Among the survey’s findings:

  • Respondents report an average drop in sales of 66 percent, with the majority seeing drops of more than 70 percent.
  • Packaged distributed volume is up on average about 9.4 percent, as many people stock up on stay-at-home beer. Generally, any such gains are small compared to the near-total loss of draft beer. “So, while there likely is a bump for the overall category in off-premise, this isn’t helping the smallest micros, taprooms, and brewpubs that much, since much of the bump is concentrated in bigger retailers and larger package sizes,” Watson says.
  • Based on survey responses and sales data, Watson estimates that off-premise sales are down 23 to 29 percent.
  • Respondents have laid off and/or furloughed more than 65 percent of their total staff. That includes 54 percent of full-time staff, compared to 80 percent of part-time staff.
  • About 46 percent of respondents say their breweries can last another one to three months, but no longer. About 13 percent say they have no more than four weeks, while 2.5 percent of respondents say they are already planning to close. That suggests the potential closure of more than 3,700 breweries if social-distancing measures must continue for three months, barring additional government support.

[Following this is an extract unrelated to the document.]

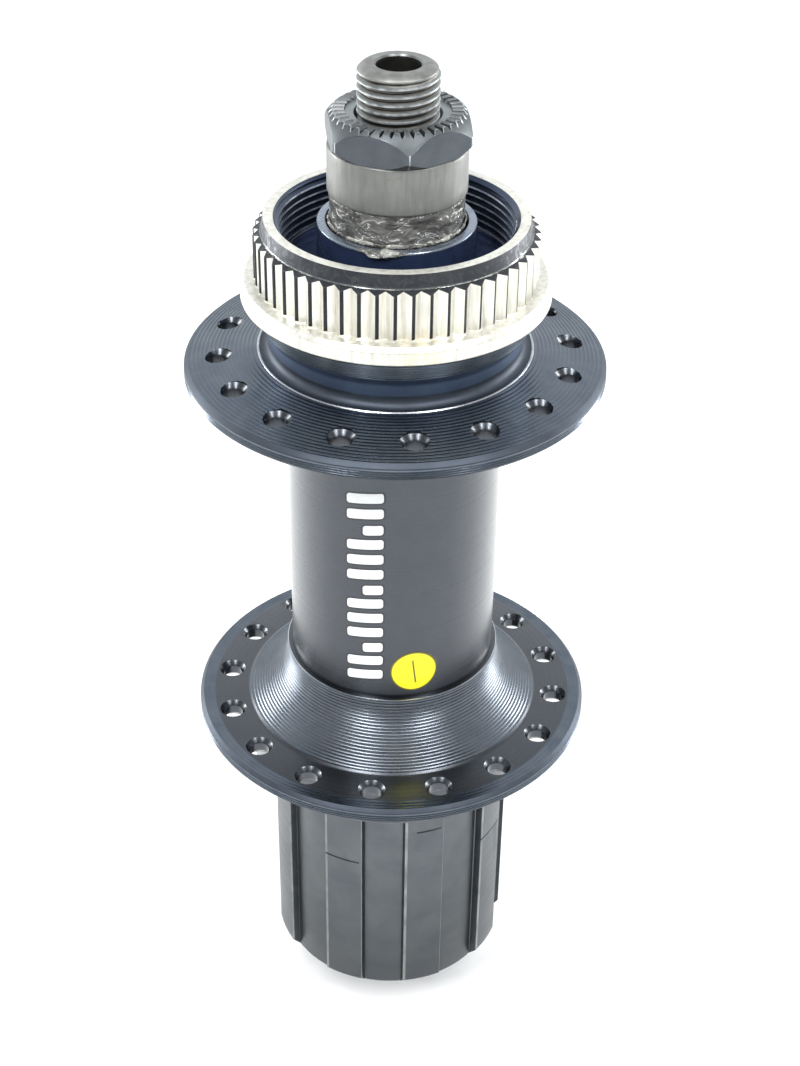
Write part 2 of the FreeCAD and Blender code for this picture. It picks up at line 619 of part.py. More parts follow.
# ------------------------------------------------------------ freehub, turning body
def make_freehub_body():
    """The splined sprocket carrier with its two races, ratchet and lockring mouth."""
    race = D.small_ball + D.small_clearance
    inboard = D.inboard_row_height
    outboard = D.outboard_row_height
    in_far = on_arc(D.small_circle, inboard, race, 0.0)
    in_near = on_arc(D.small_circle, inboard, race, -BODY_RACE)
    out_near = on_arc(D.small_circle, outboard, race, BODY_RACE)
    out_far = on_arc(D.small_circle, outboard, race, 0.0)
    thread_end = D.freehub_end + D.lockring_depth
    stop_start = D.skirt_end - D.body_gap
    body = turned("freehub_body", [
        (in_far[0], D.freehub_start), (D.collar_radius, D.freehub_start),
        (D.collar_radius, stop_start), (D.stop_radius, stop_start),
        (D.stop_radius, D.rib_start), (D.groove_radius, D.rib_start),
        (D.groove_radius, D.freehub_end + D.body_end_edge),
        (D.groove_radius - D.body_end_face, D.freehub_end),
        (D.lockring_radius + D.body_end_face, D.freehub_end),
        (D.lockring_radius, D.freehub_end + D.body_end_face),
        (D.lockring_radius, thread_end), (out_far[0], thread_end + D.body_end_edge),
        out_far, out_near,
        (out_near[0], D.ratchet_bottom), (D.ratchet_tip, D.ratchet_bottom),
        (D.ratchet_tip, D.ratchet_top), (in_near[0], D.ratchet_top), in_near, in_far],
        {12: (D.small_circle, outboard), 18: (D.small_circle, inboard)})
    add_ribs(body)
    cut_ratchet(body)
    return body


def add_rib(body, name, centre):
    """One rib of the sprocket spline, its centre at an angle about Z."""
    half = D.rib_angle / 2
    inner = D.groove_radius - D.rib_sink
    rib_low = D.freehub_end + D.rib_lift
    sketch = new_sketch(body, name + "_outline", "XY_Plane", rib_low)
    low_in = polar(inner, centre - half)
    low_out = polar(D.rib_radius, centre - half)
    high_out = polar(D.rib_radius, centre + half)
    high_in = polar(inner, centre + half)
    origin = (fixed(0), fixed(0))
    draw_outline(sketch, [low_in, low_out, high_out, high_in], {1: origin, 3: origin})
    rib = body.newObject("PartDesign::Pad", name)
    rib.Profile = sketch
    rib.setExpression("Length", (D.rib_start + D.rib_overlap - rib_low).text)
    body.Tip = rib
    return rib, sketch


def add_ribs(body):
    """Nine ribs, unevenly spaced so that sprockets fit only one way round."""
    for rib_number, centre in enumerate(FRONT_RIBS):
        add_rib(body, "rib_front_%d" % rib_number, fixed(centre))
    rib, sketch = add_rib(body, "rib_back", fixed(FIRST_BACK_RIB))
    spread = (BACK_RIB_COUNT - 1) * BACK_RIB_PITCH
    pattern(body, "ribs_back", rib, sketch, "N_Axis", fixed(BACK_RIB_COUNT), spread)


def cut_ratchet(body):
    """Saw teeth inside the body: a steep driving face, then a long ramp."""
    steep = D.ratchet_angle
    ramp = steep + D.tooth_ramp
    sketch = new_sketch(body, "ratchet_space", "XY_Plane", D.ratchet_top)
    inside = D.ratchet_tip - D.tooth_overrun
    draw_outline(sketch, [polar(inside, steep), polar(inside, ramp),
                          polar(D.ratchet_tip, ramp), polar(D.ratchet_root, steep)])
    space = body.newObject("PartDesign::Pocket", "ratchet_cut")
    space.Profile = sketch
    space.setExpression("Length", (D.ratchet_top - D.ratchet_bottom).text)
    body.Tip = space
    pattern(body, "ratchet", space, sketch, "N_Axis", D.ratchet_count)


def make_pawl(name, side):
    """A pawl folded into its pocket; side is +1 or -1 along X."""
    body = new_body(name)
    sketch = new_sketch(body, name + "_outline", "XY_Plane", D.pawl_top - D.pawl_width)
    pivot = D.pawl_pivot
    heel = D.pawl_heel
    draw_outline(sketch, [
        ((pivot + heel) * side, fixed(0)), (pivot * side, heel * side),
        ((pivot - heel) * side, fixed(0)), (D.pawl_inner * side, D.pawl_reach * -side),
        (D.pawl_outer * side, D.pawl_reach * -side)],
        {0: (pivot * side, fixed(0)), 1: (pivot * side, fixed(0))})
    pad = body.newObject("PartDesign::Pad", name + "_pad")
    pad.Profile = sketch
    pad.setExpression("Length", D.pawl_width.text)
    return body


def make_pawl_springs():
    """Two open wire springs in the core's groove, each over the heel of one pawl."""
    wires = []
    for i in range(2):
        wire = doc.addObject("Part::Torus", "pawl_spring_%d" % i)
        wire.setExpression("Radius1", D.spring_ring.text)
        wire.setExpression("Radius2", D.spring_wire.text)
        wire.Angle3 = SPRING_ARC
        start = 180.0 * i + SPRING_START
        wire.Placement = FreeCAD.Placement(V(), FreeCAD.Rotation(V(0, 0, 1), start))
        wire.setExpression("Placement.Base.z", D.spring_height.text)
        wires.append(wire)
    group = doc.addObject("Part::Compound", "pawl_springs")
    group.Links = wires
    group.Label = "pawl_springs"
    return group


def make_label():
    """A round sticker bent round the barrel."""
    skin = ring("label_skin", D.barrel_radius, D.barrel_radius + D.label_thickness,
                D.label_height - D.label_skin_half, D.label_height + D.label_skin_half)
    punch = doc.addObject("Part::Cylinder", "label_punch")
    punch.setExpression("Radius", D.label_radius.text)
    punch.setExpression("Height", (D.barrel_radius + D.label_overrun).text)
    outward = V(math.cos(math.radians(D.label_angle.value)),
                math.sin(math.radians(D.label_angle.value)), 0)
    punch.Placement = FreeCAD.Placement(V(), FreeCAD.Rotation(V(0, 0, 1), outward))
    punch.setExpression("Placement.Base.z", D.label_height.text)
    return boolean("Part::Common", "inspection_label", skin, punch)


# ------------------------------------------------------------ build, check and write
def write_parts(parts):
    doc.recompute()
    for item in doc.Objects:
        if "Invalid" in item.State or "Error" in item.State:
            raise RuntimeError("%s did not compute: %s" % (item.Label, item.State))
    os.makedirs("parts", exist_ok=True)
    for part in parts:
        shape = part.Shape
        if shape.isNull() or not shape.isValid():
            raise RuntimeError(part.Label + " has no valid shape")
        shape.exportStep("parts/%s.step" % part.Label)
        print("%-22s solids %2d  volume %9.2f" % (part.Label, len(shape.Solids), shape.Volume))


def main():
    parts = [make_axle()] + make_left_stack() + make_right_stack()
    parts += make_ball_row("left", D.left_row_height, 1)
    parts += make_ball_row("right", D.right_row_height, -1)
    parts += [make_shell(), make_left_cup(), make_left_dust_cap()]
    parts += make_fixed_freehub_parts()
    parts += [make_freehub_body(), make_pawl("pawl_a", 1), make_pawl("pawl_b", -1)]
    parts += [make_pawl_springs(), make_label()]
    for name, height in (("freehub_inboard_balls", D.inboard_row_height),
                         ("freehub_outboard_balls", D.outboard_row_height)):
        parts.append(make_balls(name, D.small_ball, D.small_circle, height, D.small_count))
    write_parts(parts)


main()
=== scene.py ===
import bmesh
import bpy
import json
import math
import numpy as np
from mathutils import Matrix, Vector, noise


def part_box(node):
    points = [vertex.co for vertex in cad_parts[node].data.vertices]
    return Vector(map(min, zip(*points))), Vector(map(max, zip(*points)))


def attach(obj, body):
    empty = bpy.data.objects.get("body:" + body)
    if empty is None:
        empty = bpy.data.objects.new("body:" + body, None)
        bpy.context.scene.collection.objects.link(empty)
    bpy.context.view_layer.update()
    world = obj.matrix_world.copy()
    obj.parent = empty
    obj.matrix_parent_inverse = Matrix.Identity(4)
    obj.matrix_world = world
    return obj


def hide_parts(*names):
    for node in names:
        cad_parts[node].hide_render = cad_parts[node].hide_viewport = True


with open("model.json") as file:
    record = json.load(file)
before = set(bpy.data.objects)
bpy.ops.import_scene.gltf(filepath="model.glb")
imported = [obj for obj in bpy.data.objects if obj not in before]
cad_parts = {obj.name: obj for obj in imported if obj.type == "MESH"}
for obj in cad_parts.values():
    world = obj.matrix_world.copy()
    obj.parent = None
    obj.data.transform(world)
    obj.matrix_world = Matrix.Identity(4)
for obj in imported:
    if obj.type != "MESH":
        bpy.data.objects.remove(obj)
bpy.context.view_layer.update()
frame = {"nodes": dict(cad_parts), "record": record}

# Lengths are millimetres and angles degrees until they reach a mesh. An angle is measured
# about +Z from +X, so the camera, which stands on the -Y side, faces FRONT.
MM = 0.001
TURN = 2 * math.pi
FRONT = -90.0


# ---- what the frame says
def corner_heights(node):
    """Lowest and highest Z of a CAD node."""
    low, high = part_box(node)
    return low.z / MM, high.z / MM


def outer_radius(node):
    """Largest reach of a round CAD node from the axle's line."""
    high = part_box(node)[1]
    return max(high.x, high.y) / MM


MOUNTS = {mount["name"]: mount for mount in frame["record"]["mounts"]}
AXLE_END = corner_heights("axle")[1]
AXLE_RADIUS = MOUNTS["left_axle_end"]["dims"]["r_mm"]
AXLE_BORE = MOUNTS["skewer_bore"]["dims"]["r_mm"]
THREAD_PITCH = 1.0
TUBE_STEPS = 8          # rows for each turn of a thread inside a tube
RIM_TOP = corner_heights("hub_shell")[1]
SHELL_END = corner_heights("hub_shell")[0]
FREEHUB_START = corner_heights("freehub_body")[1]
FREEHUB_END = corner_heights("freehub_body")[0]
SPACER_LOW, SPACER_HIGH = corner_heights("left_spacer")
SPACER_RADIUS = outer_radius("left_spacer")
SEAL_LOW, SEAL_HIGH = corner_heights("left_cone_seal")
SEAL_RADIUS = outer_radius("left_cone_seal")
CAP_FLOOR, CAP_LIP = corner_heights("left_dust_cap")
CAP_RADIUS = outer_radius("left_dust_cap")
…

That’s another major factor in how long many of these breweries can stay open: how much support they can expect from the government. On March 25, Congress passed the unprecedented $2 trillion CARES Act, a stimulus package meant to help keep the economy afloat during the pandemic.

The BA asked brewers which aid provisions they plan to use. Their responses:

  • Forgivable SBA loans: 84.7 percent
  • Emergency grants up to $10,000: 55.7 percent
  • SBA disaster loans: 50.4 percent
  • Increased unemployment provisions: 47.5 percent
  • Delayed payroll-tax payments: 46.5 percent
  • Increased interest-expense deduction: 26.4 percent
  • Facility write-off provisions: 23 percent
  • Excise tax waiver for alcohol used to make hand sanitizer: 11.9 percent

“Taken together with the previous questions,” Watson says, “these results suggest that the CARES Act had value for small brewers but simply didn’t go far enough to counterbalance the economic challenges they face while being closed.”

The BA also asked brewers what additional measures ought to be taken—a key question that helps the group to focus its lobbying efforts on Capitol Hill. The responses:

  • More direct grants for breweries and other hospitality businesses: 80 percent
  • Permanent excise-tax recalibration: 70.8 percent
  • Spoiled-beer tax credit: 67.4 percent
  • Additional market access in my state (such as the ability to sell beer to-go, to deliver, or to sell directly to consumers: 50.8 percent
  • Excise-tax payment delays: 49.7 percent

“Brewers need more direct relief,” Watson says, “and failing that, they need help in the form of excise tax certainty and credits to offset the hundreds of millions of dollars that was already in the trade or sitting in tanks when the on-premise [sales] ground to a virtual standstill.”